At this point we have identified 10-digit phone numbers, extension numbers and 10-digit phone numbers with extensions. We now combine all these results together using the union all operation.

 	create view PhoneNumberAll as
 	(select P.num as num from PhoneNumber P)
 	union all
 	(select E.completenum as num from ExtensionNumbers E)
 	union all
 	(select P.num as num from PhoneNumberWithExtension P);
 	
 	output view PhoneNumberAll;
 	 

We add the above AQL statements to the existing AQL statements in the main screen of the Development Environment and select PhoneNumberAll as the output view. Executing this query, we notice that phone numbers of all the three forms we targeted are identified. But, we also observe that there are some duplicate results as shown below.

Notice how for every PhoneNumberWithExtendion (e.g., 713-463-9595 ext. 302), the corresponding PhoneNumber and ExtensionNumber are also output separately. In order to remove such duplicate results, AQL supports a consolidate operation . The consolidate operation takes a set of spans as input and removes some of the spans based on a consolidation policy. In this example, we use the ContainedWithin that removes all those spans that are contained within some other span in the input. Applying this policy removes all those PhoneNumber and ExtensionNumber tuples that appear within PhoneNumberWithExtension.

 	create view PhoneNumberAllConsolidated as
        select P.num as num
        from PhoneNumberAll P
        consolidate on P.num
        using 'ContainedWithin';

        output view PhoneNumberAllConsolidated;
 	 

Refreshing the output views and selecting PhoneNumberAllConsolidated as the output view, we execute the AQL annotator. The results after consolidation looks like this.
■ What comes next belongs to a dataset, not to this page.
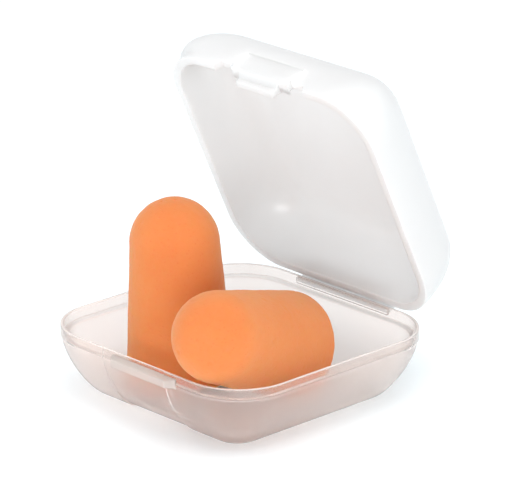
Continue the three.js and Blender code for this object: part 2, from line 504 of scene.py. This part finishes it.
def open_up(obj):
    """Turns a piece drawn on the shut lid about the fold line, to where the lid stands open."""
    fold = Vector((0, FOLD_Y, FOLD_Z)) * MM
    turn = Matrix.Rotation(-math.radians(OPEN_DEG), 4, "X")
    obj.data.transform(Matrix.Translation(fold) @ turn @ Matrix.Translation(-fold))


def build_lid():
    stops = spread(LID_CORE, LID_STOPS)
    near = [TAB_HALF, TAB_HALF + 0.25, RELIEF_HALF, RELIEF_HALF + 1.0]
    apart = [t for t in stops if abs(t) < TAB_HALF - 0.2 or abs(t) > RELIEF_HALF + 1.2]
    front = apart + [s * n for s in (-1, 1) for n in near]
    sides = {"front": front, "right": stops, "back": with_hinge(stops), "left": stops}
    columns = plan(LID_CORE, sides, LID_CORNER_STEPS)
    rows = lid_rows()
    obj = shell("lid_shell", columns, rows, lid_place, lid_keep(rows), True)
    pull_flange(obj, LID_FLANGE, LID_HALF)
    mark_seam(obj)
    soften(obj, 0.13, 3, crisp=beside_tab)
    open_up(obj)
    return obj


def tab_place(kind, column, z):
    """A point of the tab, which thins out and narrows from its shoulders down into the tongue."""
    tongue = (RIM_Z + SHOULDER - z) / (SHOULDER - TONGUE_TIP)
    if kind == "outer":
        x, y, z = at(column, lid_outer(z), z)
        thin = min(1, max(0, (RIM_Z + SHOULDER - z) / (SHOULDER + 0.2)))
        y = y * (1 - thin) + TONGUE_Y[0] * thin
    else:
        x, y, z = at(column, lid_inner(z), z)
        if z > RIM_Z + 3.5:
            z -= TAB_SWING
        thin = min(1, max(0, (RIM_Z + 0.55 - z) / 0.2))
        y = y * (1 - thin) + TONGUE_Y[1] * thin
    if abs(x) > TONGUE_HALF - 0.01:
        x -= math.copysign(TONGUE_TAPER * min(1, max(0, tongue)), x)
    return (x, y, z)


def build_tab():
    edge = TAB_HALF - TAB_GAP
    stops = sorted({*spread(TONGUE_HALF, 8), -edge, edge, -4.6, 4.6, -4.0, 4.0})
    columns = [Column((t, -LID_CORE), (0, -1), "front", t) for t in stops]
    heights = [TONGUE_TIP, -0.7, -0.3, 0, SHOULDER, 0.55, 0.9, 1.4, 2.0, 2.6, 3.2, TAB_RISE - TAB_GAP]
    rows = [RIM_Z + d for d in heights]

    def keep(here, there, j):
        middle = abs(here.t + there.t) / 2
        return middle < TONGUE_HALF or heights[j] > SHOULDER - 0.01

    obj = shell("latch_tongue", columns, rows, tab_place, keep, False)
    mark_seam(obj)
    soften(obj, 0.1, 3, crisp=beside_tab)
    open_up(obj)
    return obj


# ------------------------------------------------------------------ hinge

def opened(y, z):
    """A point of the shut lid in side view, turned about the fold line to where the lid stands."""
    angle = math.radians(OPEN_DEG)
    a, b = y - FOLD_Y, z - FOLD_Z
    return (
        FOLD_Y + a * math.cos(angle) + b * math.sin(angle),
        FOLD_Z - a * math.sin(angle) + b * math.cos(angle),
    )


def build_hinge():
    """The thin web that folds, from the end of the tray's flange to the end of the lid's."""
    # The middle line in side view: the stretch that stays with the tray, then, drawn shut,
    # the stretch that goes with the lid. thick is the web's thickness at each of its points.
    flange_z = sum(TRAY_FLANGE) / 2
    path = [(FLANGE_END - 0.05, flange_z), (FLANGE_END + 0.12, flange_z + 0.02),
            (FOLD_Y - 0.12, FOLD_Z - 0.06)]
    shut = [(FOLD_Y + 0.02, FOLD_Z + 0.02), (FOLD_Y + 0.05, 9.7), (FOLD_Y + 0.05, 10.0),
            (FOLD_Y + 0.05, 10.3), (FOLD_Y + 0.04, 10.5), (FOLD_Y - 0.04, 10.68),
            (FOLD_Y - 0.2, 10.78), (FLANGE_END - 0.05, 10.8)]
    path += [opened(y, z) for y, z in shut]
    thick = [0.5, 0.44, 0.32, 0.26, 0.3, 0.36, 0.4, 0.42, 0.46, 0.5, 0.5]

    def beside(k, side):
        before, here, after = path[max(0, k - 1)], path[k], path[min(len(path) - 1, k + 1)]
        along = (Vector(after) - Vector(before)).normalized()
        off = Vector((-along.y, along.x)) * thick[k] / 2 * side
        return (here[0] + off.x, here[1] + off.y)

    order = range(len(path))
    outline = [beside(k, 1) for k in order] + [beside(k, -1) for k in reversed(order)]
    obj = loft("hinge_web", [[(x, y, z) for y, z in outline] for x in spread(HINGE_HALF - 0.05, 30)])
    smooth(obj.data)
    return obj


# ------------------------------------------------------------------ foam plugs

def plug_profile():
    """(radius, height) from beside the middle of the flat end to just below the tip of the nose."""
    shoulder = PLUG_LENGTH - PLUG_NOSE
    points = [(PLUG_BASE_R * 0.93 * i / 14, PLUG_HOLLOW * (1 - (i / 14) ** 2)) for i in range(1, 14)]
    for k in range(9):
        a = math.pi / 2 * k / 8
        r = PLUG_BASE_R - PLUG_EDGE + PLUG_EDGE * math.sin(a)
        points.append((r, PLUG_EDGE - PLUG_EDGE * math.cos(a)))
    for i in range(1, 60):
        t = i / 60
        z = PLUG_EDGE + (shoulder - PLUG_EDGE) * t
        points.append((PLUG_BASE_R + (PLUG_SHOULDER_R - PLUG_BASE_R) * t ** 1.15, z))
    for i in range(46):
        a = math.pi / 2 * i / 46
        points.append((PLUG_SHOULDER_R * math.cos(a), shoulder + PLUG_NOSE * math.sin(a)))
    return points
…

We next present an example to illustrate how more complex tasks can be handled using AQL. Consider the task of finding people's phone numbers. Since we have already identified PhoneNumber and Person entities, we combine these to find occurrences of the relationship between the two entities.

 
    
        create view PersonFirstOrLastName as
        extract
	       dictionary 'names.dict' on D.text as name
        from Document D
        having MatchesRegex(/[A-Z].+/, name);
     
        create view PhoneNumber  as
        extract 
          regexes /(\d{3})-(\d{3}-\d{4})/ and /\(\d{3}\)\s*(\d{3}-\d{4})/ 
	          on D.text as num 
        from Document D;
  
        create view ExtensionNumbers as
        extract 
           regex /[Ee]xt\s*[\.\-\:]?\s*(\d{3,5})/
	          on D.text 
           return group 1 as num and group 0 as completenum
        from Document D;

        create view PhoneNumberWithExtension as
        select CombineSpans(P.num,E.completenum) as num
        from   PhoneNumber P, ExtensionNumbers E
        where  FollowsTok(P.num, E.completenum,0,1);
        
        create view PhoneNumberAll as
 	    (select P.num as num from PhoneNumber P)
 	    union all
 	    (select E.completenum as num from ExtensionNumbers E)
 	    union all
 	    (select P.num as num from PhoneNumberWithExtension P);
 	     
 	     create view PhoneNumberAllConsolidated as
         select P.num as num
         from PhoneNumberAll P
         consolidate on P.num
         using 'ContainedWithin';

        
         create view PersonsPhone  as
         select person.name as person, phone.num as phone,
         CombineSpans(person.name, phone.num) as personphone
         from PersonFirstOrLastName person, PhoneNumberAllConsolidated phone
         where Follows(person.name, phone.num, 0, 30);
      
         output view PersonsPhone; 
    

The results obtained by executing the above query look like this:

Notice how the AQL rule correctly identifies person's phone numbers such as Pete Castrejana at 713-410-0642 and Scott Shishido 713-853-9780. The rule also correctly identifies the association when a person has multiple phone numbers. For example, from the piece of text Robert Humlicek 713-853-6366 713-406-8293 two output tuples are generated, one associating Robert Humlicek with the phone number 713-853-6366 and another associating Robert Humlicek with the phone number 713-406-8293.